Fun fact: when researching this story, Dai Wakabayashi asked if AWS bills were “complicated like phone bills.” When I responded with “no, AWS bills are complicated like differential equations,” he asked me to explain.
Four screenshots of my own bill and three minutes later I was asked to “please stop explaining”—after which point he had to go lie down for a while to recover. This description is a testament to his professionalism; few can suppress the screaming horrors after seeing what dwells inside the bill.
Moving further along, there’s a clear misunderstanding of Billie the Platypus. He’s not “angry.” He’s just disappointed in oh so many different things, and he knows you can do better.
Around this point it was time to have a recognized Industry Figure weigh in on my shenanigans. Former AWS Marketing VP and current GCP marketing VP Brian Hall “said Mr. Quinn was a ‘very helpful advocate’ whose opinion mattered at Amazon.” Well well well, apparently you’re only allowed to say nice things about me once you no longer work at AWS; before then, everyone really, really hopes that ignoring me will make me shut up and go away.
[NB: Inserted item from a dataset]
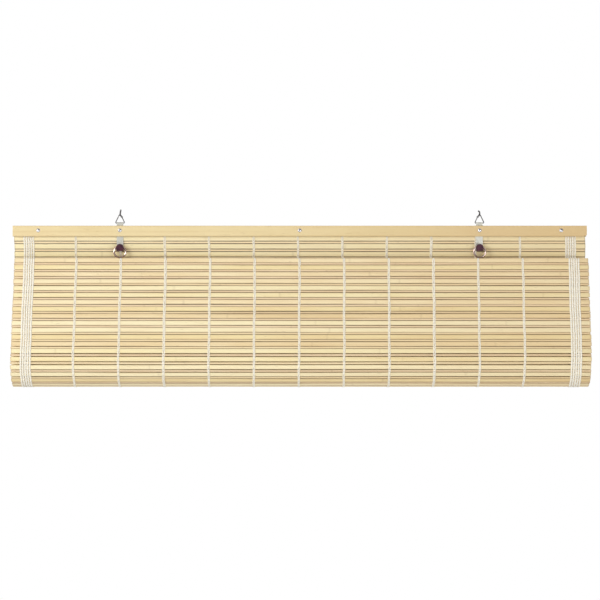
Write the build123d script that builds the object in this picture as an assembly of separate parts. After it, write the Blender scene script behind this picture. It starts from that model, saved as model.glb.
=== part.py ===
from build123d import *
from math import asin, atan2, cos, degrees, hypot, pi, radians, sin
import os

# Bamboo roll up blind, hung on two screw hooks and rolled up about halfway.
# Millimetres. X runs along the headrail, to the right as seen from the room.
# Y points at the wall, whose face is the plane Y = 0. Z is up.
# The origin is on the wall, midway between the axes of the two hooks.

# Headrail: two laths that clamp the top of the mat
lath_length = 900.0
lath_height = 16.8
front_lath_thickness = 4.0
back_lath_thickness = 3.0
lath_edge_round = 0.6
chip_length = 7.0
chip_height = 2.4

# Domed nails through the headrail
nail_shank_radius = 0.9
nail_head_radius = 3.1
nail_head_height = 1.5
nail_below_lath_top = 7.3
nail_from_lath_end = 40.0

# Screw hooks
hook_spacing = 564.0
hook_radius = 1.2
hook_in_wall = 20.0
hook_thread_radius = 1.4
hook_thread_before_wall = 0.5
hook_point_length = 4.0
hook_point_radius = 0.2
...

This seems unlikely to succeed.
Then this description of one of my slides going into terrible AWS product names is absolutely a crowning achievement:
“He called up a slide with the worst offenders: Lookout for Equipment; Trainium; Glue Elastic Views; SageMaker Data Wrangler; and Amazon Outposts, the Smaller Ones.”
See, at AWS they have a serious marketing focus on making sure that each service is prefaced with the correct-yet-seemingly-arbitrary “Amazon” or “AWS” preface.
This quote mostly dropped them, and of everything else I’ve ever said or caused to be said about AWS, it’s clear that this is the single thing that sends them into a fit of rage more than any other.
Lastly, the article focused on my rule of not mocking individuals, only large companies—and pointed out that Larry Ellison was an exception because “nobody likes him.”
I will point out that while I got a lot of feedback for this article; not a single person has come forward to suggest that this statement is in any way incorrect.
I believe that unlike everything else I’ve mentioned in this post, it requires no further comment.